Assign someone to monitor dropout donors. Charities inevitably lose some monthly donors whose credit cards expire. But some charities reduce the losses by assigning a staff member or someone at the payment-processing organization to follow up when a supporter’s credit-card transaction is declined.


“I absolutely believe the majority of charities do a very poor job on this task,” says Bob Wesolowski, president of Caring Habits, a processor of monthly donation programs for charities. “And I think a good part of that is that the folks who contact donors feel like they’re bill collectors.”

This is where an appropriate communications strategy helps, he says: “The best organizations will call and say, ‘I’m calling because I’m concerned. We notice you’ve been a loyal participant,’” before discussing the specific problem of the credit-card transaction.
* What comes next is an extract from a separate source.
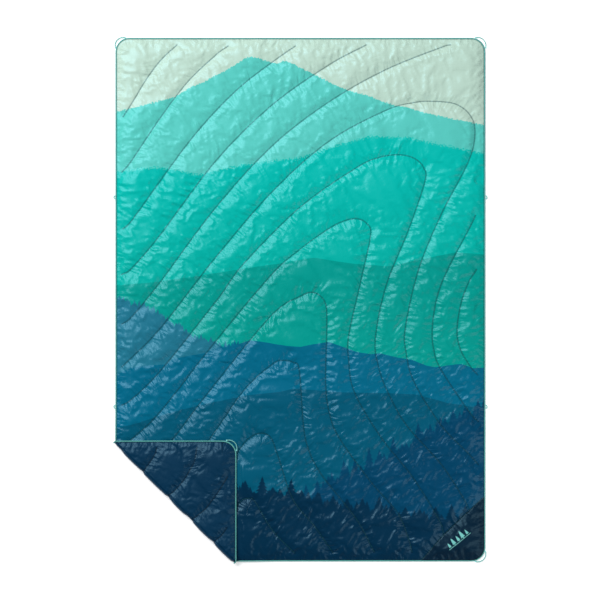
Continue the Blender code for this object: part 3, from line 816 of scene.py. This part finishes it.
def printed_taffeta(colours):
    """Printed nylon taffeta: flat dye, so the hills are crisp tones under the cloth's own satin light."""
    finish, tree, place, colour_cloth = quilted_nylon("printed_nylon_taffeta", colours.teal, 0.29)
    split = add_node(tree, "SeparateXYZ", place).node
    x, y = split.outputs["X"], split.outputs["Y"]
    # Far tree tops: ragged edges with points about 6 mm apart, taller on the second ridge
    ragged = add_node(tree, "TexNoise", place, 170.0, 2.0, 0.6)
    high = add_node(tree, "Math", add_node(tree, "MapRange", ragged, 0.25, 0.75, -0.005, 0.005), y,
                    operation="ADD")
    lower = add_node(tree, "Math", add_node(tree, "MapRange", ragged, 0.25, 0.75, -0.012, 0.012), y,
                     operation="ADD")
    layers = []
    for points, edge in ((SKY_RIDGE, high), (SECOND_RIDGE, lower), (THIRD_RIDGE, y), (LAKE_RIDGE, y),
                         (HAZE_RIDGE, y), (FAR_SHORE, y), (FOREST_FLOOR, y), (NEAR_FLOOR, y)):
        ground = ridge_line(tree, x, points)
        layers.append([ground, add_node(tree, "Math", edge, ground, operation="LESS_THAN")])
    # Rows of trees, by layer: spacing and greatest height in metres
    rows = {3: ((0.017, 0.026), (0.011, 0.018)),
            6: ((0.044, 0.085), (0.027, 0.055), (0.016, 0.030)),
            7: ((0.052, 0.075), (0.034, 0.050), (0.019, 0.030))}
    number = 0
    for layer, kinds in rows.items():
        ground, mask = layers[layer]
        for pitch, tallest in kinds:
            number += 1
            row = conifers(tree, x, y, ground, pitch, tallest, number)
            if layer == 3:  # the far shore is bare to the right
                bare = add_node(tree, "Math", x, -0.22, operation="LESS_THAN")
                row = add_node(tree, "Math", row, bare, operation="MULTIPLY")
            mask = add_node(tree, "Math", mask, row, operation="MAXIMUM")
        layers[layer][1] = mask
    layers[4][1] = add_node(tree, "Math", layers[3][1], layers[4][1], operation="MULTIPLY")
    deepen = add_node(tree, "MapRange", y, 0.50, 0.10, 0.0, 1.0)
    middle_teal = add_node(tree, "Mix", deepen, tuple(colours.teal), tuple(colours.deep_teal),
                           data_type="RGBA")
    tones = (colours.light_teal, middle_teal, colours.green_teal, colours.steel_blue, colours.blue,
             colours.deep_blue, colours.forest, colours.dark_forest)
    dyed = tuple(colours.sky)
    for (ground, mask), tone in zip(layers, tones):
        tone = tone if isinstance(tone, bpy.types.NodeSocket) else tuple(tone)
        dyed = add_node(tree, "Mix", mask, dyed, tone, data_type="RGBA")
    colour_cloth(dyed)
    return finish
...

Keep trying to get more. “Donors are always open to it when we ask them to increase their gifts,” said Ms. Daly.

But, she added, “We try to be nice to our donors and do it in a subtle way.” The year-end thank-you and tax-information letter her charity sends to donors includes a line with this option: “I would like to increase my monthly donation to $___.” Ms. Daly said about 15 or 20 percent of recurring donors will fill that out.

“Every little bit makes a difference,” says Annalise Briggs, manager of the monthly-giving program at Mercy Corps, an international relief and development charity.


“Two, four, eight dollars more a month” added to every donor’s monthly payment over multiple years, she says, “could add up to hundreds of thousands of dollars.”